I first have some notational questions.

• Does the bolded $\textbf{Y}$ just mean that it's a vector?
• Does $\mathsf P\left(Y_i=k\mid Y_j=y_j, j\neq i\right)$ mean we know what a specific value for $Y_j$ is or does it mean we know what $Y_j$ is $\textbf{for all}$ $j\neq i$?

My try:

I discovered Brook's Lemma which says that if we let $\textbf{y}_0=(y_{10},\ldots y_{n0})$ be any fixed point in the support of $p(.)$ then

$$p(y_1,\ldots, y_n)=\frac{p(y_1\mid y_2,\ldots, y_n)}{p(y_{10}\mid y_2,\ldots y_n)}\cdots \frac{p(y_n\mid y_{10},\ldots, y_{n-1,0})}{p(y_{n0}\mid y_{10},\ldots, y_{n-1,0})}\cdot p(y_{10},\ldots, y_{n0})$$

which seems useful in that it relates the joint distribution in terms of its conditioned individual components. If my second notational question is correct, then I believe any one of the denominators in this expression gives the desired probability $\mathsf P\left(Y_i=k\mid Y_j=y_j, j\neq i\right)$ but it's not clear to me how to proceed or even if making use of this lemma is a viable approach. Any hints to get me going in the right direction would be greatly appreciated.
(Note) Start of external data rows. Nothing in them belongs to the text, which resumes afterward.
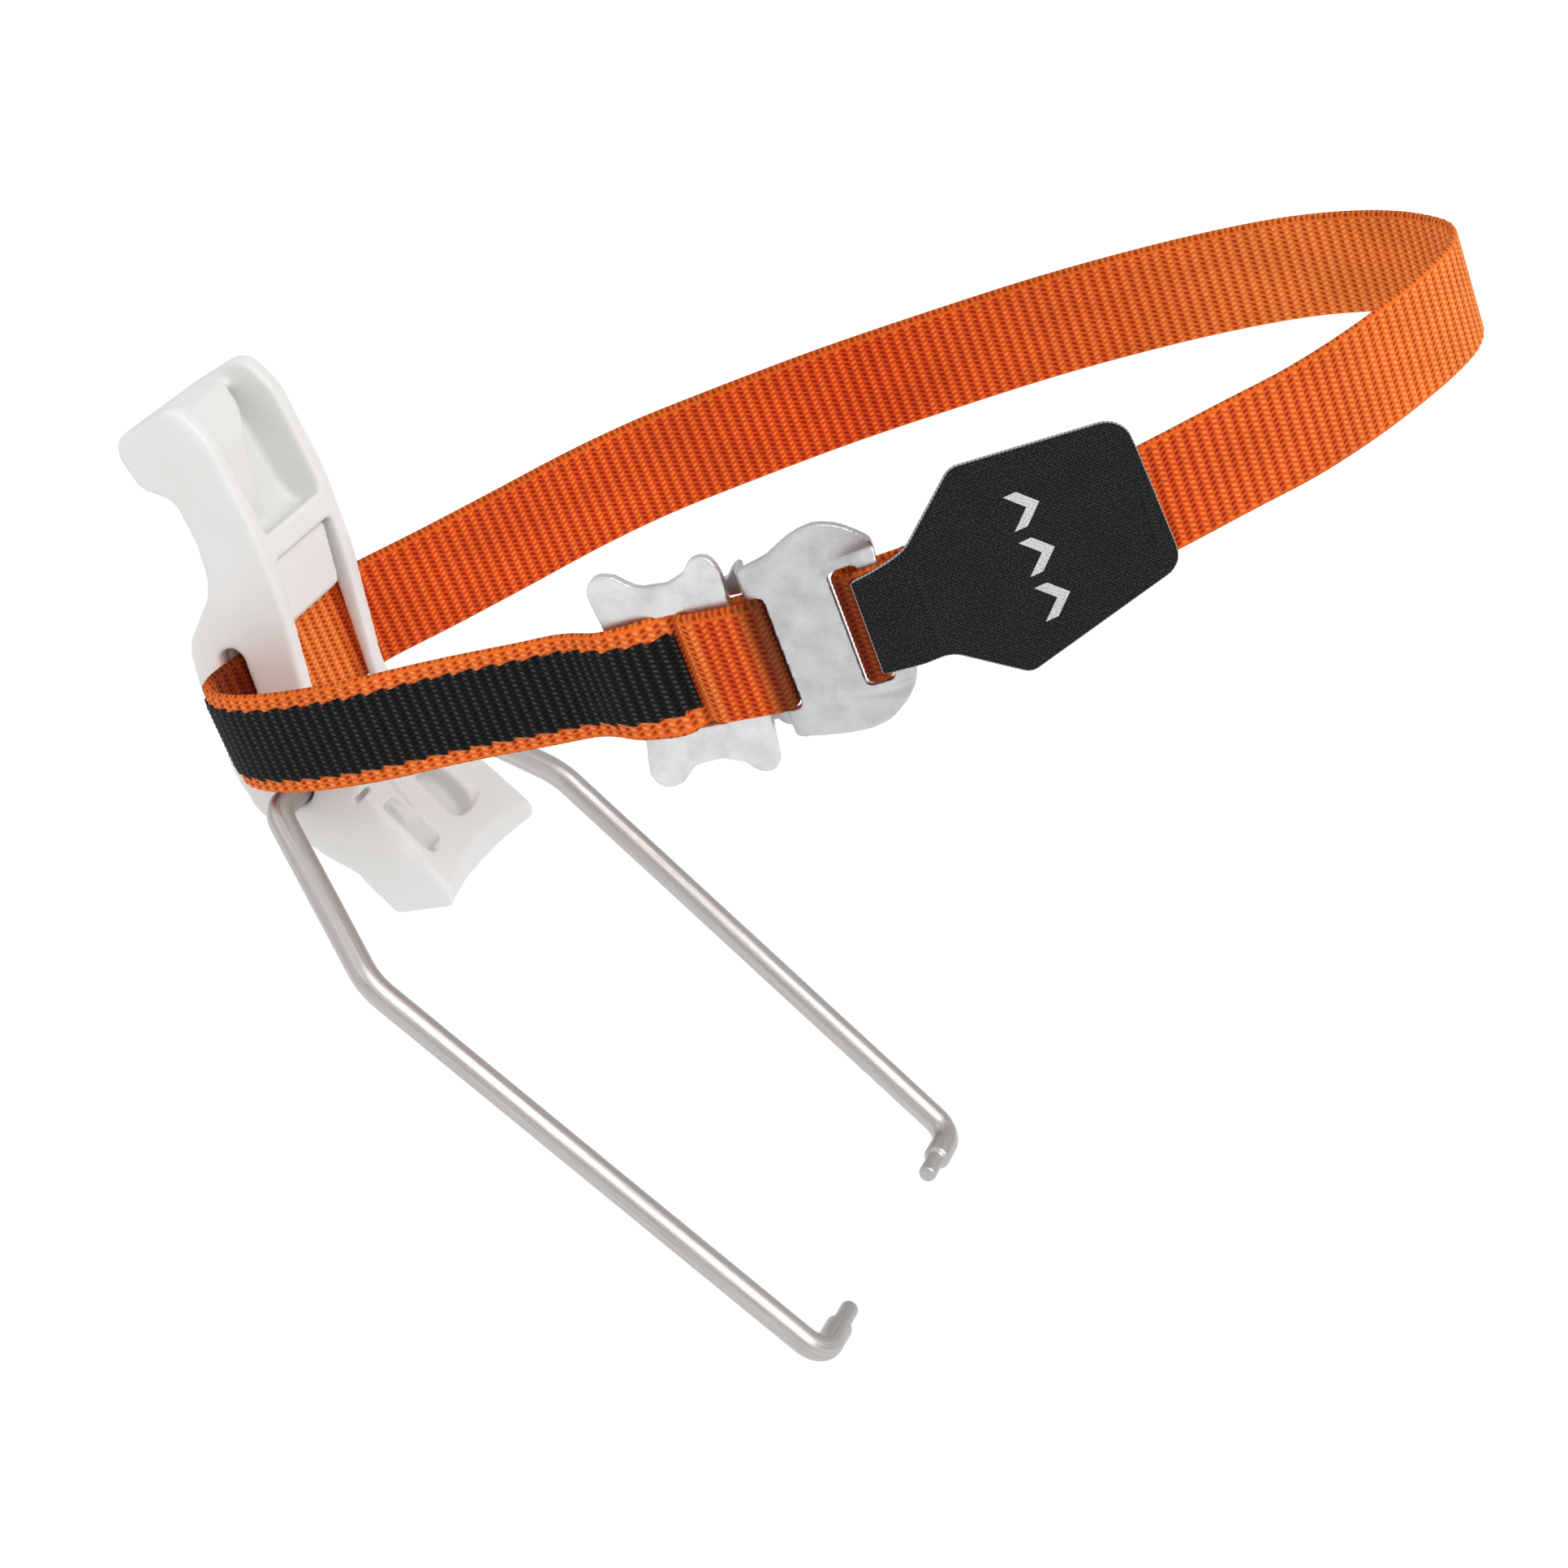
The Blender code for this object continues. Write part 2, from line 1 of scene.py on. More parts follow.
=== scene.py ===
"""The looks of the crampon heel binding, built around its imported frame.

Objects are in metres.  Lengths and points in the code are in millimetres and become metres in
mesh_object().  Points of the strap are (u, v) on its tilted plane, as in the part's own source, and w
is across the webbing.  The UV map "lay" holds millimetres along a piece and across it.
"""
import math

import bmesh
import bpy
import numpy as np
from mathutils import Matrix, Vector


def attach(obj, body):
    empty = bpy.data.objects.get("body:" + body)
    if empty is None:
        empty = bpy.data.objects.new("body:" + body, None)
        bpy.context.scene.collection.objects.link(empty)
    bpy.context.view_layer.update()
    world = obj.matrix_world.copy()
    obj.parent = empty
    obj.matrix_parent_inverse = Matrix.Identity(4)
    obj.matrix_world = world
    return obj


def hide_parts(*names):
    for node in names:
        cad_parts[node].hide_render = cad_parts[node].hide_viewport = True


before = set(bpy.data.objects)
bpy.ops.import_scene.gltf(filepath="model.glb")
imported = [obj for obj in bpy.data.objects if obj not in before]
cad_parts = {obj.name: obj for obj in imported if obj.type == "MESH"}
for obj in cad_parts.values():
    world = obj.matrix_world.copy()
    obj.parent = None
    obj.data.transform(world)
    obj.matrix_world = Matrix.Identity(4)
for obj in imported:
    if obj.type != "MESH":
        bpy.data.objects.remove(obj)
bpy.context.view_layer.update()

MM = 0.001
GAP = 0.3                       # clearance between neighbouring pieces

# ---- bail
WIRE_RADIUS = 2.38
PIN_RADIUS = 1.6
PIN_TIP = 21.4                  # y of the pin's end
PIN_SHOULDER = 27.6             # y of the step where the wire narrows to the pin
BAIL_FOOT = 36.0                # y of the leg's lower end
BAIL_ELBOW = (-78.0, 40.4, 59.0)
BAIL_CORNER = 23.4              # y of the corner beside the lever
BAIL_BENDS = [0.0, 4.8, 12.0, 5.5, 0.0]  # bend radius at each point of half the bail, from the middle
BAIL_SIDES = 40
PIVOT = (-102.1, 78.6)          # x and z of the bar that the lever swings on
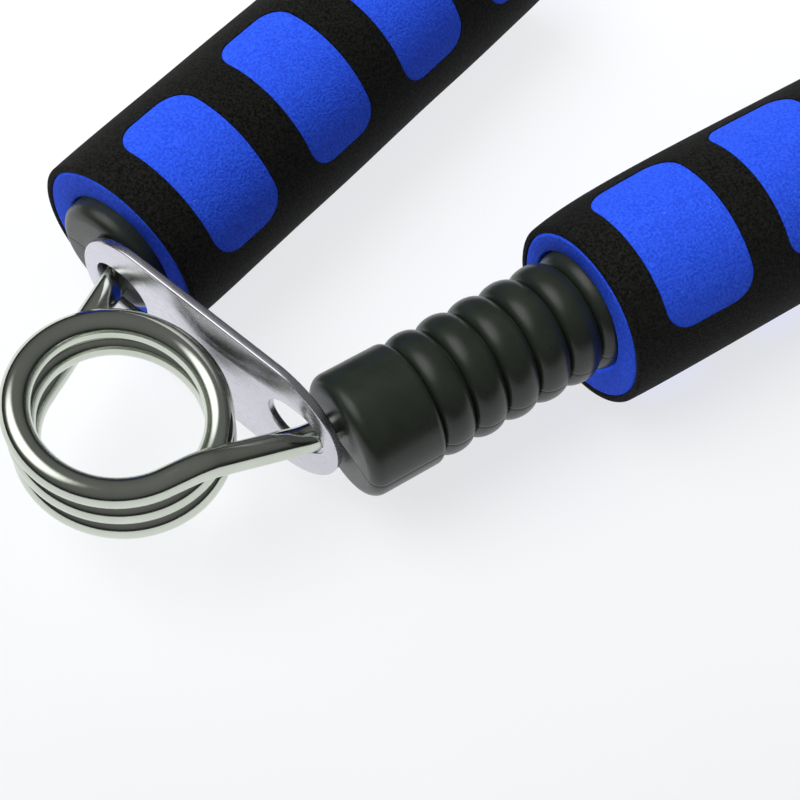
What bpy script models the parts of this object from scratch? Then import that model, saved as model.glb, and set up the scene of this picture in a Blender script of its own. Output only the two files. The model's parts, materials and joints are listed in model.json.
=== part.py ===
"""Hand grip strengthener: a torsion spring with a handle on each leg.

The gripper lies flat, on its two round grips. The coil's axis is vertical, and the handles run
towards +Y, the right one at +X. All sizes are in metres, +Z is up, and the finished part stands
with the centre of its box's underside at the origin.

Each handle has a frame of its own: local Y runs along the handle, away from the coil, and local X
is level. `along` means a distance on the handle's axis from the foot of the perpendicular dropped
on it from the coil's axis.
"""
import math

import bmesh
import bpy
from mathutils import Vector

MM = 0.001
GAP = 0.3 * MM                      # running clearance between pieces that nearly touch

# Spring
WIRE_RADIUS = 2.05 * MM
COIL_RADIUS = 13.1 * MM             # coil axis to wire centre
TURN_PITCH = 4.35 * MM              # rise of one turn
COIL_LIFT = 2.8 * MM                # coil's mid height above the handles' plane
COIL_LEAN_X = -0.16                 # rise of each turn for a step along +X, so the turns lean
COIL_LEAN_Y = -0.09                 # rise of each turn for a step along +Y
WHOLE_TURNS = 3                     # turns the legs would close if both pointed along +Y
LEG_LEVEL_RUN = 5.5 * MM            # level stretch of each leg before it slopes
LEG_BEND_RADIUS = 9.0 * MM
PLATE_CLEARANCE = 0.7 * MM          # between the coil and the link plate
LEG_LENGTH = 66.0 * MM              # from the coil to the leg's end inside the core
COIL_STEPS_PER_TURN = 48

# Handles
HALF_ANGLE = math.radians(9.0)      # each handle's axis leans this much off +Y
CORE_RADIUS = 9.25 * MM
CORE_LENGTH = 92.0 * MM
COLLAR_LENGTH = 11.75 * MM
COLLAR_FRONT_ROUND = 2.0 * MM
COLLAR_BACK_ROUND = 1.2 * MM
RIB_COUNT = 5
RIB_PITCH = 5.35 * MM
RIB_DEPTH = 1.75 * MM
BARREL_SHOULDER = 2.4 * MM
CORE_END_ROUND = 1.5 * MM
CORE_STEPS = 32

# Foam grips
GRIP_RADIUS = 15.0 * MM
GRIP_LENGTH = 90.5 * MM
SKIN_THICKNESS = 0.95 * MM
GRIP_END_ROUND = 0.6 * MM
GRIP_STEPS = 48
WINDOW_COUNT = 4
WINDOW_LENGTH = 14.0 * MM
WINDOW_PITCH = 21.5 * MM
WINDOW_START = 6.2 * MM             # foam's near end to the first window
WINDOW_HALF_ANGLE = math.radians(50.7)
WINDOW_CORNER = 4.2 * MM
COLLAR_SHOWING = 2.9 * MM           # collar left bare by a seated grip
PULLED_BACK = 37.1 * MM             # how far the right grip has been drawn off its collar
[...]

As a side question, how would one interpret the parameters $\alpha_{i,y_i}$ and $\beta$ in the joint distribution?

Note: I wasn't sure what to title this question so feel free to change it.

Answer 1

I think I may have figured it out. Bayes' Theorem gives that

$$\mathsf P(Y_i=k\mid Y_j=y_j, j\neq i) =\frac{\mathsf P(Y_i=k, Y_j=y_j, j\neq i)}{\mathsf P(Y_j=y_j, j\neq i)}$$

Integrating out $Y_i$ we get

$$\frac{C\cdot\text{exp}\left(\sum_{j\neq i}\alpha_{j,y_j}+\alpha_{i,k}+\frac{1}{2}\beta\sum_{j\neq i}\sum_{h\in N(j)}1(y_j=y_h)+\frac{1}{2}\beta\sum_{j\in N(i)}1(y_j=k)\right)}{\sum_{l} C\cdot\text{exp}\left(\sum_{j\neq i}\alpha_{j,y_j}+\alpha_{i,l}+\frac{1}{2}\beta\sum_{j\neq i}\sum_{h\in N(j)}1(y_j=y_h)+\frac{1}{2}\beta\sum_{j\in N(i)} 1(y_i=l)\right)}$$

which can be expanded as

$$\frac{\text{exp}\left(\sum_{j\neq i}\alpha_{j,y_j}+\alpha_{i,k}+\frac{1}{2}\beta\sum_{j\neq i}\sum_{h\in N(j)-i}1(y_j=y_h)+\frac{1}{2}\beta\sum_{h\in N(i)}1(y_h=k)+\frac{1}{2}\beta\sum_{j\in N(i)}1(y_j=k)\right)}{\sum_{l} \text{exp}\left(\sum_{j\neq i}\alpha_{j,y_j}+\alpha_{i,l}+\frac{1}{2}\beta\sum_{j\neq i}\sum_{h\in N(j)-i}1(y_j=y_h)+\frac{1}{2}\beta\sum_{h\in N(i)}1(y_h=l)+\frac{1}{2}\beta\sum_{j\in N(i)}1(y_j=l)\right)}$$

which simplifies to

$$\frac{\text{exp}\left(\alpha_{i,k}+\beta\sum_{j\in N(i)} 1(y_j=k)\right)}{\sum_l\text{exp}\left(\alpha_{i,l}+\beta\sum_{j\in N(i)} 1(y_j=l)\right)}$$

When $\beta= 0$, would it be fair to interpret the parameters $\alpha_{i,k}$ as multiplying the probability of observing the particular configuration by $\text{exp}(\alpha_{i,k})$?

For interpreting $\beta$, would it be fair to say that when the the number of neighbors each observation has in total increases by one, we would expect the probability of observing the particular configuration to multiply by $\text{exp}(\beta)$?